Istilah “pick-me girl” (PMG) semakin sering muncul di media sosial dan percakapan sehari-hari. Istilah ini merujuk pada perempuan dengan karakteristik dan perilaku tertentu. Namun, apa sebenarnya arti “pick-me girl”?
Menurut Amber Wardell, PhD, psikolog kognitif dari University of Memphis, “pick-me girl” menggambarkan perempuan yang berupaya mendapatkan perhatian, validasi, atau penerimaan dari laki-laki dengan cara yang merendahkan perempuan lain.
Contoh Pick-Me Girl
Perilaku “pick-me girl” seringkali ditandai dengan pernyataan atau tindakan yang menunjukkan superioritas dibandingkan perempuan lain. Ungkapan “Aku tidak seperti cewek-cewek lain” menjadi ciri khasnya.
Mereka seringkali menjauhkan diri dari stereotip perempuan yang dianggap negatif oleh laki-laki, seperti suka berbelanja atau bergosip.
- Pernyataan seperti “Aku kuat dan mandiri, tidak seperti perempuan lain” adalah contoh umum.
- Mereka juga mungkin menekankan kemandirian finansial: “Aku bisa cari uang sendiri, tidak seperti perempuan lain.”
- Menonjolkan kemampuan domestik juga sering terjadi: “Aku perempuan seutuhnya, bisa masak dan merawat diri.”
- Bagi perempuan karier, mereka mungkin membandingkan diri dengan ibu rumah tangga.
- Sebaliknya, ibu rumah tangga mungkin membandingkan diri dengan *working mom*.
- Contoh lainnya mencakup: “Aku tidak malu keluar tanpa make up,” atau “Aku tidak takut panas-panasan.”
- Minat pada olahraga yang dianggap maskulin juga bisa menjadi penanda: “Aku suka sepak bola, tidak seperti perempuan lain.”
Kenapa Pick-Me Girl Dipandang Buruk?
Wardell menjelaskan bahwa perilaku “pick-me girl” berakar pada sistem patriarki. Patriarki menempatkan perempuan pada posisi lebih rendah dari laki-laki.
Perilaku ini dianggap sebagai seksisme internal, yaitu perempuan merendahkan sesama perempuan. Bahkan, beberapa menilai perilaku ini sebagai misoginistik internal, yakni kebencian perempuan terhadap perempuan lainnya.

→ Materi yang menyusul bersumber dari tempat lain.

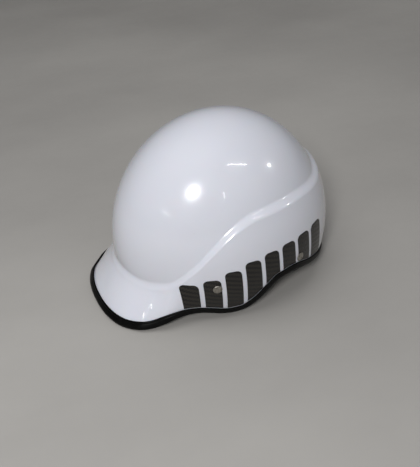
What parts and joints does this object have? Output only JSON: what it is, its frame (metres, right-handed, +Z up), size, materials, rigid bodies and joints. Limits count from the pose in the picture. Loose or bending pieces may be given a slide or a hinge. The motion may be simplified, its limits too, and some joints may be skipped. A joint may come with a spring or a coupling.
{
  "type": "water sports helmet",
  "caption": "Full-cut water helmet with a smooth dome, raised side band, short brim, rubber edge trim, foam liner, buckled chin straps and an occipital brace.",
  "frame": {"origin": "on the surface that the helmet stands on, under the middle of the dome, in the middle of the head opening", "axes": "+X to the wearer's left, +Y to the rear (the brim faces -Y), +Z up"},
  "size_m": [0.2056, 0.2795, 0.1896],
  "materials": {
    "shell_paint": "gloss",
    "trim_rubber": "satin",
    "carbon": "gloss",
    "black_plastic": "matte",
    "rivet_metal": "satin",
    "foam": "matte",
    "pad_fabric": "matte",
    "webbing": "matte"
  },
  "bodies": {
    "shell": {"outer_shell": "shell_paint", "edge_trim": "trim_rubber", "carbon_panels_left": "carbon", "carbon_panels_right": "carbon", "sub_shell": "black_plastic", "crown_pad": "foam", "front_pad": "foam", "rear_pad": "foam", "side_pad_left": "foam", "side_pad_right": "foam", "strap_hangers": "black_plastic", "anchor_rivets": "rivet_metal", "rivet_washers": "rivet_metal", "brace_screws": "rivet_metal"},
    "brace": {"occipital_brace": "black_plastic", "occipital_pad": "pad_fabric"},
    "harness_left": {"front_strap_left": "webbing", "rear_strap_left": "webbing", "strap_divider_left": "black_plastic", "ear_pad_left": "pad_fabric"},
    "harness_right": {"front_strap_right": "webbing", "rear_strap_right": "webbing", "strap_divider_right": "black_plastic", "ear_pad_right": "pad_fabric"},
    "chin_left": {"chin_strap_left": "webbing", "buckle_socket": "black_plastic"},
    "chin_right": {"chin_strap_right": "webbing", "buckle_plug": "black_plastic"},
    "keeper": {"strap_keeper": "trim_rubber"}
  },
  "joints": [
    {"name": "harness_left_swing", "type": "hinge", "parent": "shell", "child": "harness_left", "pos_m": [0.076, 0, 0.017], "axis": [0, -0.9944, -0.1058], "range_deg": [0, 78]},
    {"name": "harness_right_swing", "type": "hinge", "parent": "shell", "child": "harness_right", "pos_m": [-0.076, 0, 0.017], "axis": [0, 0.9944, 0.1058], "range_deg": [0, 78]},
    {"name": "chin_left_swing", "type": "hinge", "parent": "harness_left", "child": "chin_left", "pos_m": [0.027, 0.00126, 0.00513], "axis": [0, -0.9944, -0.1058], "range_deg": [0, 85]},
    {"name": "chin_right_swing", "type": "hinge", "parent": "harness_right", "child": "chin_right", "pos_m": [-0.027, 0.00126, 0.00513], "axis": [0, 0.9944, 0.1058], "range_deg": [0, 85]},
    {"name": "brace_tilt", "type": "hinge", "parent": "shell", "child": "brace", "pos_m": [0, 0.052, 0.038], "axis": [1, 0, 0], "range_deg": [-25, 5]},
    {"name": "keeper_slide", "type": "slide", "parent": "chin_right", "child": "keeper", "axis": [0.9716, 0.025, -0.2353], "range_m": [-0.0025, 0.003]}
  ]
}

Ironisnya, melabeli seseorang sebagai “pick-me girl” juga dianggap seksis oleh beberapa feminis. Walaupun niatnya untuk mengkritik, label ini bisa menjadi alat untuk mempermalukan atau melecehkan.
Tak Hanya Perempuan
Dr. Ike Herdiana, M.Psi, Psikolog dari Universitas Airlangga, menjelaskan bahwa perilaku “pick-me” tidak hanya terjadi pada perempuan.

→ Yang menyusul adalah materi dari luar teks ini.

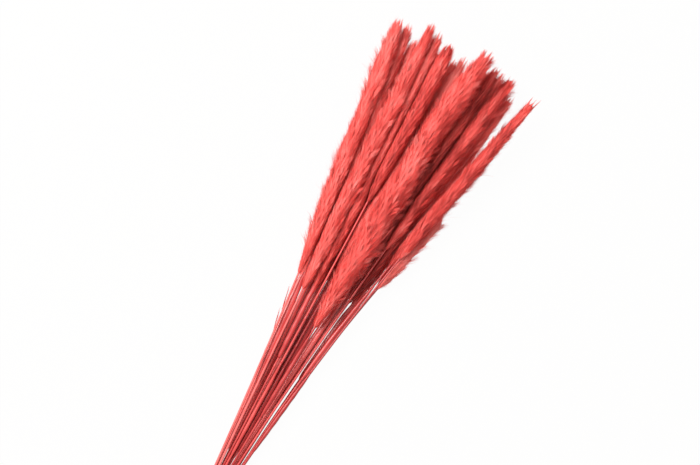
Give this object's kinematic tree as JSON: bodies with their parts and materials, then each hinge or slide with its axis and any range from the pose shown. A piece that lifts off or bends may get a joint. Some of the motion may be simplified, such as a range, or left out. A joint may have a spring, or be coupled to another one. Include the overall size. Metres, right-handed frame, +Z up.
{
  "type": "dyed dried pampas grass bunch",
  "caption": "Loose bunch of dried reed grass dyed coral red, long soft plumes fanning out from straight stems, lying on its side.",
  "frame": {"origin": "on the surface that the bunch lies on, at the middle of the box of the whole bunch", "axes": "+X along the bunch from the cut stem ends to the plume tips, +Y to the left seen from above with the tips ahead, +Z up"},
  "size_m": [0.6609, 0.174, 0.0683],
  "materials": {
    "dyed_grass": "matte dry plume and satin straw"
  },
  "bodies": {
    "root": {"reed_01": "dyed_grass", "reed_02": "dyed_grass", "reed_03": "dyed_grass", "reed_04": "dyed_grass", "reed_05": "dyed_grass", "reed_06": "dyed_grass", "reed_07": "dyed_grass", "reed_08": "dyed_grass", "reed_09": "dyed_grass", "reed_10": "dyed_grass", "reed_11": "dyed_grass", "reed_12": "dyed_grass", "reed_13": "dyed_grass", "reed_14": "dyed_grass", "reed_15": "dyed_grass", "reed_16": "dyed_grass", "reed_17": "dyed_grass", "reed_18": "dyed_grass", "reed_19": "dyed_grass", "reed_20": "dyed_grass", "reed_21": "dyed_grass", "reed_22": "dyed_grass", "reed_23": "dyed_grass", "reed_24": "dyed_grass"}
  },
  "joints": []
}
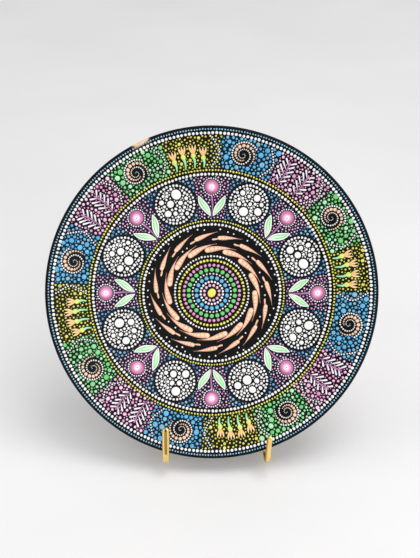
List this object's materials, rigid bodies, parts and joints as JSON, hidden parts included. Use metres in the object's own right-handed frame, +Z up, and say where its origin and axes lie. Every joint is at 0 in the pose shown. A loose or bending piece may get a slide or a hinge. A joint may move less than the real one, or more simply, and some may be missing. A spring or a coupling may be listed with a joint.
{
  "type": "decorative plate on wire stand",
  "caption": "Round painted ceramic coupe plate that leans in the hooks of a folding brass wire easel.",
  "frame": {"origin": "middle of the object's outline seen from above, on the surface that it stands on", "axes": "+Z up, the painted face looks along -Y and leans back, +X to the right of someone looking at the face"},
  "size_m": [0.26, 0.2032, 0.2497],
  "materials": {
    "painted_glaze": "glossy varnish over raised paint dots",
    "brass_wire": "polished, lightly rubbed",
    "brass_rod": "polished, solder marks at the joints",
    "foot_rubber": "soft, translucent, slightly yellowed"
  },
  "bodies": {
    "stand": {"left_support": "brass_wire", "right_support": "brass_wire", "hinge_rod": "brass_rod", "lower_crossbar": "brass_rod", "left_foot_pad": "foot_rubber", "right_foot_pad": "foot_rubber"},
    "plate": {"plate": "painted_glaze"},
    "rear_leg": {"rear_leg": "brass_wire", "rear_foot_pad": "foot_rubber"}
  },
  "joints": [
    {"name": "rear_leg_fold", "type": "hinge", "parent": "stand", "child": "rear_leg", "pos_m": [0.00365, 0.0181, 0.178], "axis": [1, 0, 0], "range_deg": [-40, 0]},
    {"name": "plate_lift", "type": "slide", "parent": "stand", "child": "plate", "axis": [0, 0, 1], "range_m": [0, 0.05]}
  ]
}
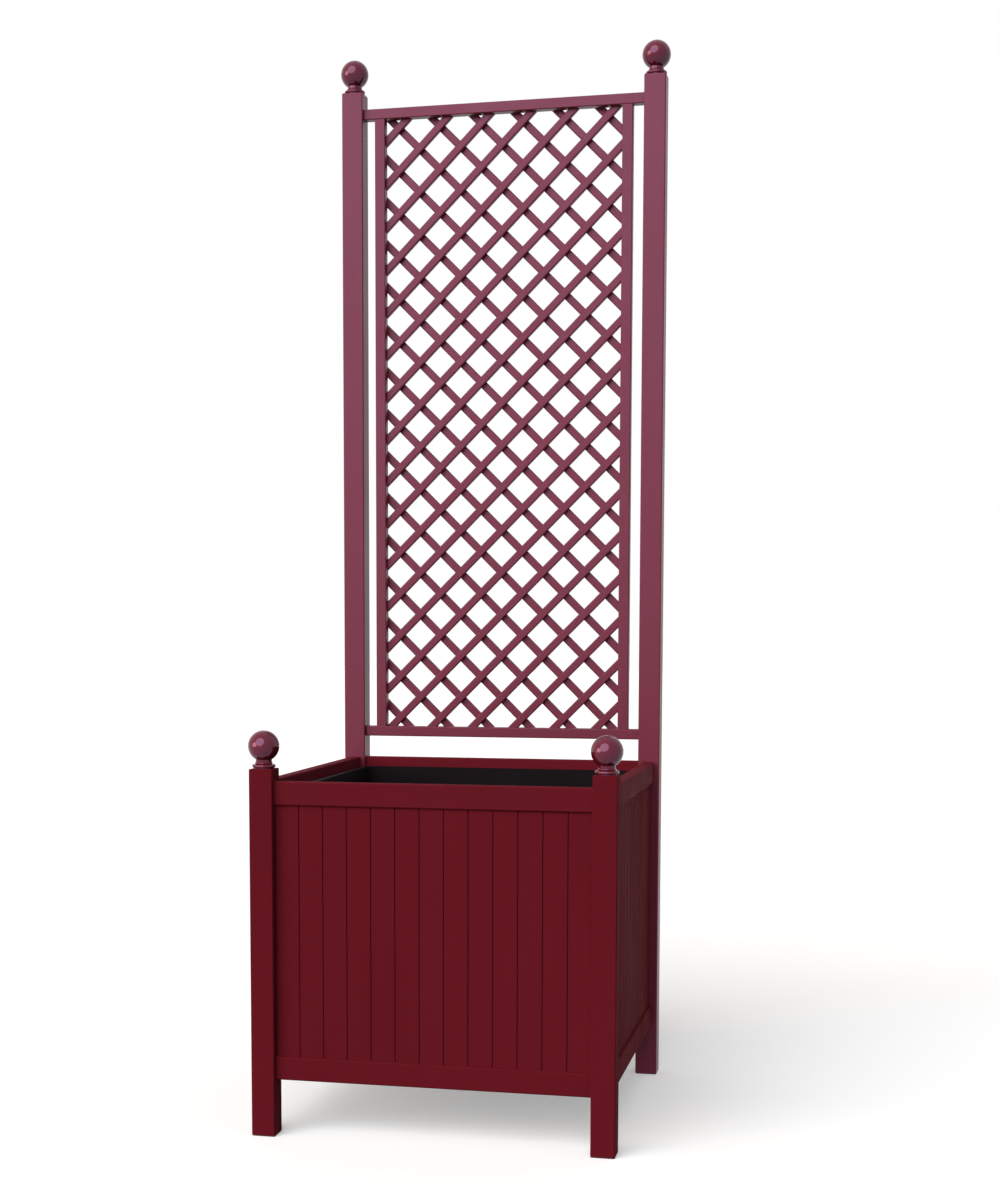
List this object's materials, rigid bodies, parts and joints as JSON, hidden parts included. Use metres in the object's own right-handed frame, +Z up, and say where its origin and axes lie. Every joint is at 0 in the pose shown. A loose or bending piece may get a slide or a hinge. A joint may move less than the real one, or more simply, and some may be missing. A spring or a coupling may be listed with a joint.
{
  "type": "planter with trellis",
  "caption": "Square planter box on post feet with tongue-and-groove sides, ball finials, a lift-out liner and a tall diagonal lattice trellis between its rear posts.",
  "frame": {"origin": "on the ground at the middle of the plan", "axes": "+Z up, the open front towards -Y, the trellis at +Y, +X to the right seen from the front"},
  "size_m": [0.7134, 0.7134, 2.1895],
  "materials": {
    "frame_coat": "gloss",
    "board_coat": "gloss",
    "lath_coat": "gloss",
    "finial_coat": "gloss",
    "mill_aluminium": "satin",
    "foot_plastic": "matte",
    "liner_plastic": "matte"
  },
  "bodies": {
    "planter": {"boards_front": "board_coat", "boards_left": "board_coat", "boards_rear": "board_coat", "boards_right": "board_coat", "bottom_rail_front": "frame_coat", "bottom_rail_front_spigots": "mill_aluminium", "bottom_rail_left": "frame_coat", "bottom_rail_left_spigots": "mill_aluminium", "bottom_rail_rear": "frame_coat", "bottom_rail_rear_spigots": "mill_aluminium", "bottom_rail_right": "frame_coat", "bottom_rail_right_spigots": "mill_aluminium", "cap_front_left": "frame_coat", "cap_front_right": "frame_coat", "cap_rear_left": "frame_coat", "cap_rear_right": "frame_coat", "finial_front_left": "finial_coat", "finial_front_right": "finial_coat", "finial_rear_left": "finial_coat", "finial_rear_right": "finial_coat", "floor_ledger_front": "mill_aluminium", "floor_ledger_rear": "mill_aluminium", "floor_slat_1": "mill_aluminium", "floor_slat_2": "mill_aluminium", "floor_slat_3": "mill_aluminium", "floor_slat_4": "mill_aluminium", "floor_slat_5": "mill_aluminium", "floor_slat_6": "mill_aluminium", "foot_front_left": "foot_plastic", "foot_front_right": "foot_plastic", "foot_rear_left": "foot_plastic", "foot_rear_right": "foot_plastic", "front_laths": "lath_coat", "post_front_left": "frame_coat", "post_front_right": "frame_coat", "post_rear_left": "frame_coat", "post_rear_right": "frame_coat", "rear_laths": "lath_coat", "top_rail_front": "frame_coat", "top_rail_front_spigots": "mill_aluminium", "top_rail_left": "frame_coat", "top_rail_left_spigots": "mill_aluminium", "top_rail_rear": "frame_coat", "top_rail_rear_spigots": "mill_aluminium", "top_rail_right": "frame_coat", "top_rail_right_spigots": "mill_aluminium", "trellis_bottom_rail": "frame_coat", "trellis_bottom_rail_spigots": "mill_aluminium", "trellis_stile_left": "frame_coat", "trellis_stile_left_spigots": "mill_aluminium", "trellis_stile_right": "frame_coat", "trellis_stile_right_spigots": "mill_aluminium", "trellis_top_rail": "frame_coat", "trellis_top_rail_spigots": "mill_aluminium"},
    "liner": {"liner": "liner_plastic"}
  },
  "joints": [
    {"name": "liner_lift", "type": "slide", "parent": "planter", "child": "liner", "axis": [0, 0, 1], "range_m": [0, 0.66]}
  ]
}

Pada laki-laki, istilahnya menjadi “pick-me boy”. Mereka menolak hal-hal yang dianggap dibenci perempuan untuk dianggap berbeda dan keren.
Ike menambahkan bahwa belum ada perbedaan spesifik dari sisi gender karena stereotip gender pada laki-laki dan perempuan sama kuatnya.
Dalam beberapa kasus, individu dengan perilaku “pick-me” membutuhkan konseling. Perilaku ini dapat menyebabkan relasi sosial yang tidak sehat.
Jika dibiarkan, mereka akan semakin terobsesi merendahkan orang lain. Ini dapat memicu persaingan yang tidak sehat dan perilaku merendahkan. Akibatnya, mereka bisa kehilangan teman-teman dan merasa terisolasi.
Kondisi ini dapat menyebabkan ketidaknyamanan psikologis dan kesulitan mengontrol emosi. Oleh karena itu, jika Anda atau teman Anda menunjukkan perilaku ini dan berpotensi merugikan, segera cari bantuan profesional.
Kesimpulannya, fenomena “pick-me girl” dan “pick-me boy” merupakan refleksi dari sistem patriarki dan stereotip gender yang masih kuat. Perilaku ini perlu dipahami dan diatasi agar tercipta relasi sosial yang sehat dan saling menghargai.